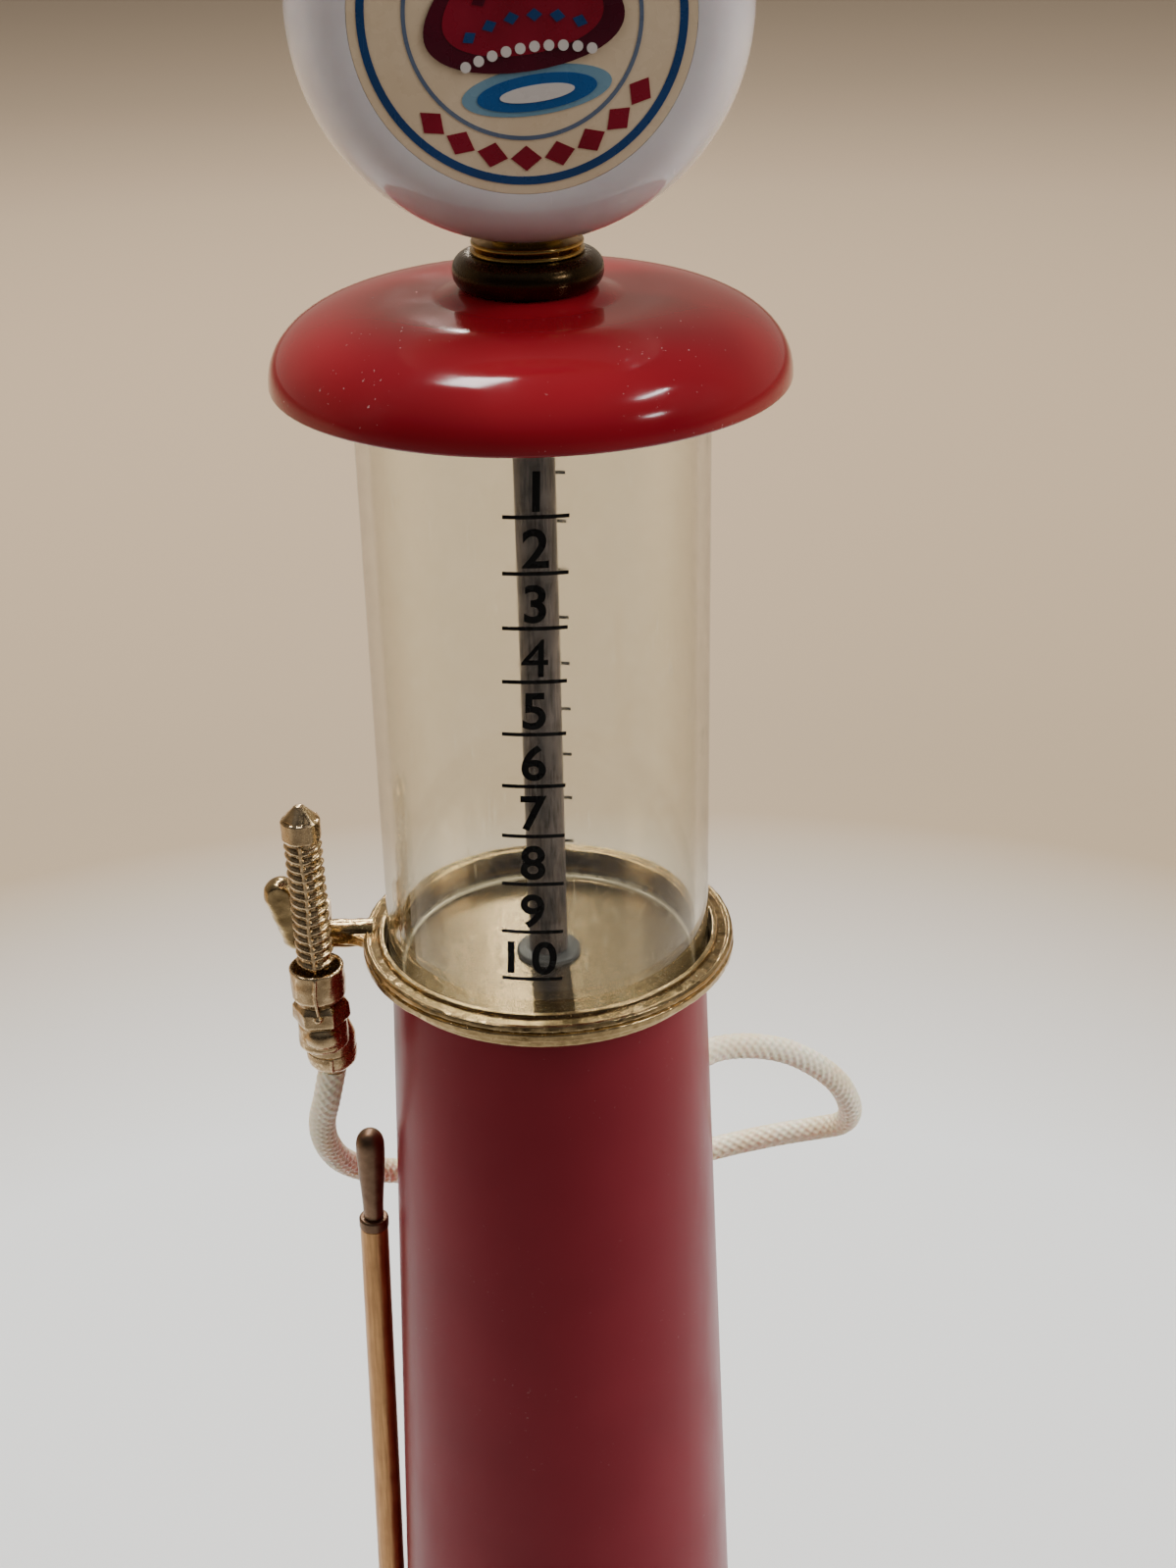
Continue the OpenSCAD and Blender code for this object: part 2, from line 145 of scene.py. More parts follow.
+ + +
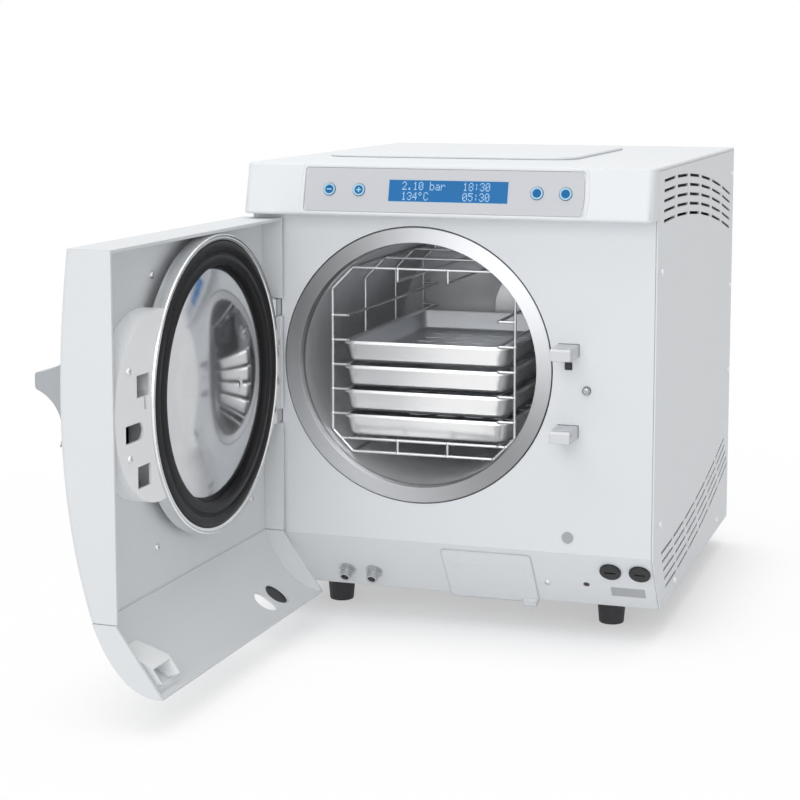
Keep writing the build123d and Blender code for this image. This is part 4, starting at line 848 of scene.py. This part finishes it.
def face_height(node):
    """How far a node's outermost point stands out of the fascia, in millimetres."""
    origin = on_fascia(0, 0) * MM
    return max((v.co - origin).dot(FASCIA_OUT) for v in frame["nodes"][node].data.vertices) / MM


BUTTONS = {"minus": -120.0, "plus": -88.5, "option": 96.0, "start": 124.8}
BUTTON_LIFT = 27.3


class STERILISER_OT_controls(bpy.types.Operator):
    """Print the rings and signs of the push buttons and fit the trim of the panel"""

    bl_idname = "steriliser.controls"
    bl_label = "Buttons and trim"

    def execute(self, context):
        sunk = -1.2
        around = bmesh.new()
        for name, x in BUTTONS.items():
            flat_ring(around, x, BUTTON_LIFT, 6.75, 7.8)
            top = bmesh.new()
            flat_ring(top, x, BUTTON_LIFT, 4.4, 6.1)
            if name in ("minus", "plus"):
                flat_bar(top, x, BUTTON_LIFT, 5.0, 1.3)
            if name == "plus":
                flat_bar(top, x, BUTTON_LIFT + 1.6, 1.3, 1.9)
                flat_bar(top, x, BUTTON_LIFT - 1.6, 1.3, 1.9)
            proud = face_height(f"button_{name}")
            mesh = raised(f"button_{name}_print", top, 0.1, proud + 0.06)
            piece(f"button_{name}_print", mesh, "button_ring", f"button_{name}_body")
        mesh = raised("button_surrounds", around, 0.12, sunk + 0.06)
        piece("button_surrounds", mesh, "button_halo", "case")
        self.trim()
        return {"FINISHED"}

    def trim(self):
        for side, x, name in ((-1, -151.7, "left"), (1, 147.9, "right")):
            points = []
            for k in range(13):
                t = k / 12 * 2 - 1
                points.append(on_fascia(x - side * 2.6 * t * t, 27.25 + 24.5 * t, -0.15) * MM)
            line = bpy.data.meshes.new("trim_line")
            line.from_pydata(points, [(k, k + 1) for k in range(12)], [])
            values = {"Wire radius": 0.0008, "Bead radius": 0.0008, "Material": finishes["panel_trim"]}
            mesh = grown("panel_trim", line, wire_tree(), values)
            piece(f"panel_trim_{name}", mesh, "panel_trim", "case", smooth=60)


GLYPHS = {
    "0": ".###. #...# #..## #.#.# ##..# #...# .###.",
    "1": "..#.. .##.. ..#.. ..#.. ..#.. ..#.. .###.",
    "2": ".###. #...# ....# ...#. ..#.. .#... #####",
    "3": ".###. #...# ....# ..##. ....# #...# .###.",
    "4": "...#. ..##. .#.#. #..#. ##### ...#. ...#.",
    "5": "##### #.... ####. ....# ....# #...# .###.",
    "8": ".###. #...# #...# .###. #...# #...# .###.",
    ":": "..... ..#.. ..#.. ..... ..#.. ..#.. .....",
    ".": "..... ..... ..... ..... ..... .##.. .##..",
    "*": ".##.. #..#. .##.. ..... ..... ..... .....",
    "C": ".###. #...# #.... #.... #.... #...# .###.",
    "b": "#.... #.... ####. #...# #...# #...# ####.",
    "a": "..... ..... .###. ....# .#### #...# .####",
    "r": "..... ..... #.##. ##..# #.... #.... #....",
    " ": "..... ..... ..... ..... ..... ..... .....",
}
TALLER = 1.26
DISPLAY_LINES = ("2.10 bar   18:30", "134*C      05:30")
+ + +
*Job*
Extract exactly the run of lines beginning at the line with "Keep writing the" and ending at the line with "BUTTON_LIFT = 27.3", including both ends and nothing beyond them.

*Reply*
Keep writing the build123d and Blender code for this image. This is part 4, starting at line 848 of scene.py. This part finishes it.
def face_height(node):
    """How far a node's outermost point stands out of the fascia, in millimetres."""
    origin = on_fascia(0, 0) * MM
    return max((v.co - origin).dot(FASCIA_OUT) for v in frame["nodes"][node].data.vertices) / MM


BUTTONS = {"minus": -120.0, "plus": -88.5, "option": 96.0, "start": 124.8}
BUTTON_LIFT = 27.3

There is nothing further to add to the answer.